Ah, the Prince -- and a reminder that storytelling doesn't have to end when you go into a menu.

That's an interesting thought in itself. Before books, before films, before the read-only plotting of heavily scripted first-person shooters, maybe storytelling was a little more reactive than it is today. Back around that old campfire that narrative historians are always invoking, a storyteller would gently adapt the tale based on feedback -- conscious and unconscious -- from the audience. I remember reading that the heroic epithets that end so many of the sentences in Homer poems -- the wine-dark seas, the hollow ships -- were there not merely to add description to the ships or the seas, but to provide options to the performer of the story, allowing them to juggle sentences around as their patchy memory or the particular occasion required while still being able to hit the right number of syllables to make every line work.
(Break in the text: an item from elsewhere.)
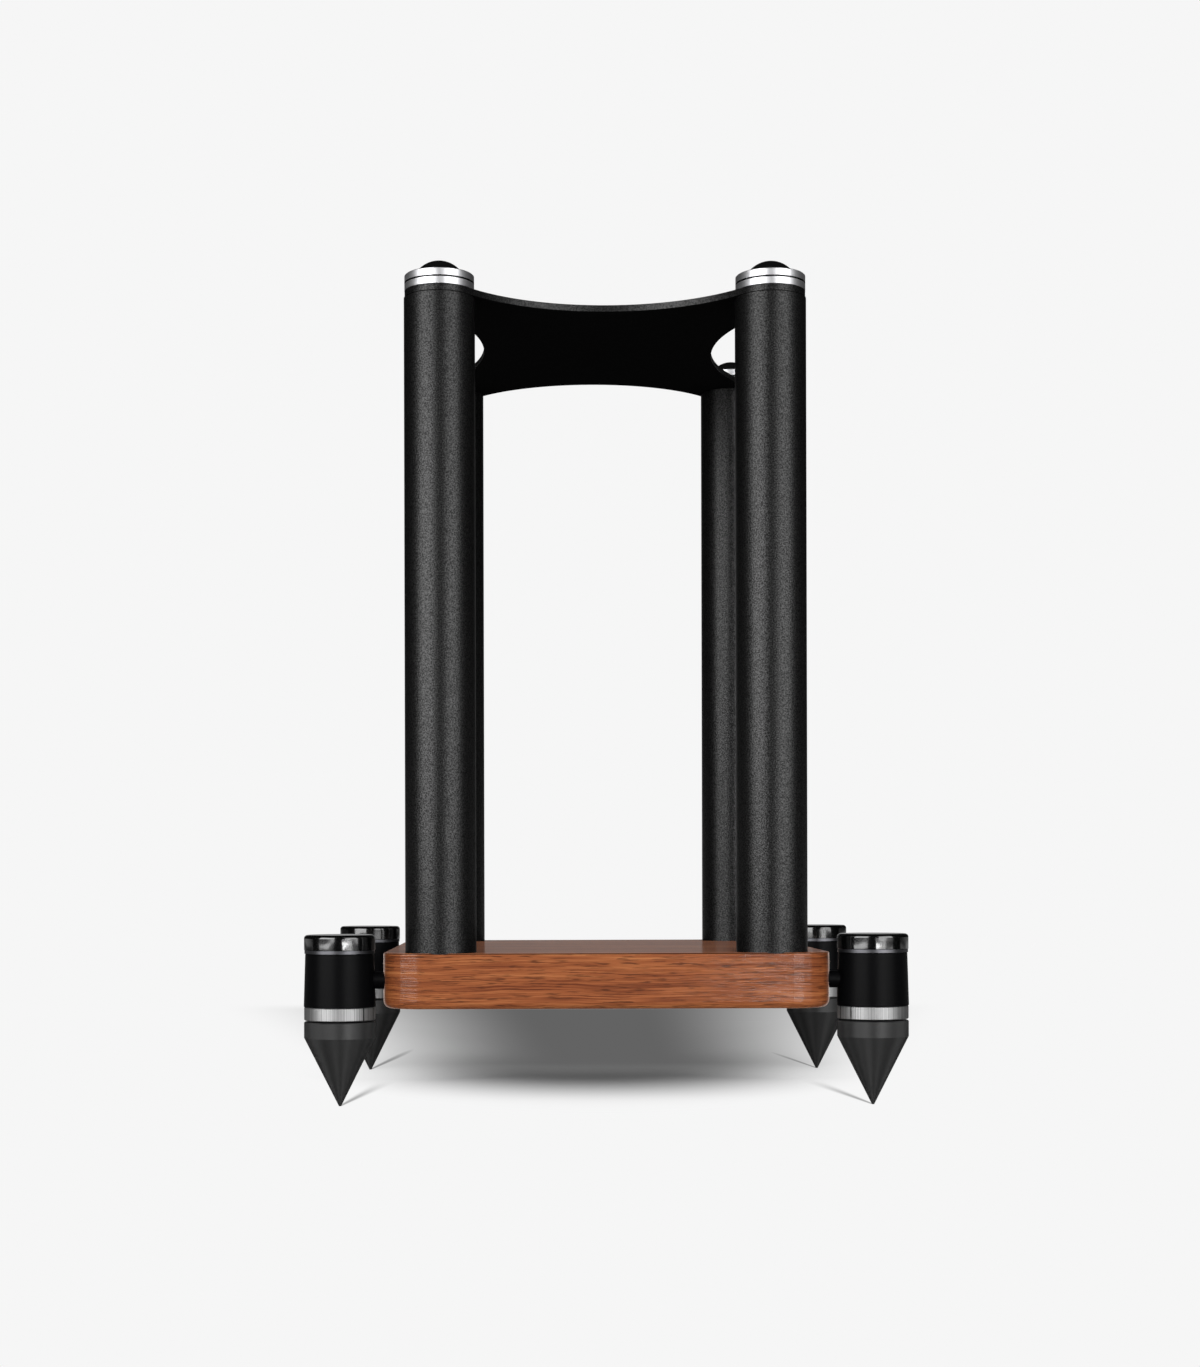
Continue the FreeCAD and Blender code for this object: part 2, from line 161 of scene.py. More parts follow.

Beneath the imagery, these little riffs were serving a base mechanical purpose: each epithet would be of a different length, meaning the poet could switch from a hollow ship to a dark-hulled ship depending on what they'd done with the sentence proceeding it.

Campfire stories are interesting things that game designers should perhaps study more often, then. Convivial, freewheeling, reactive to the moods and whims of the listener, a truly great campfire story understands that plots and twists are all very good -- but the real pleasure of a narrative lies in the telling.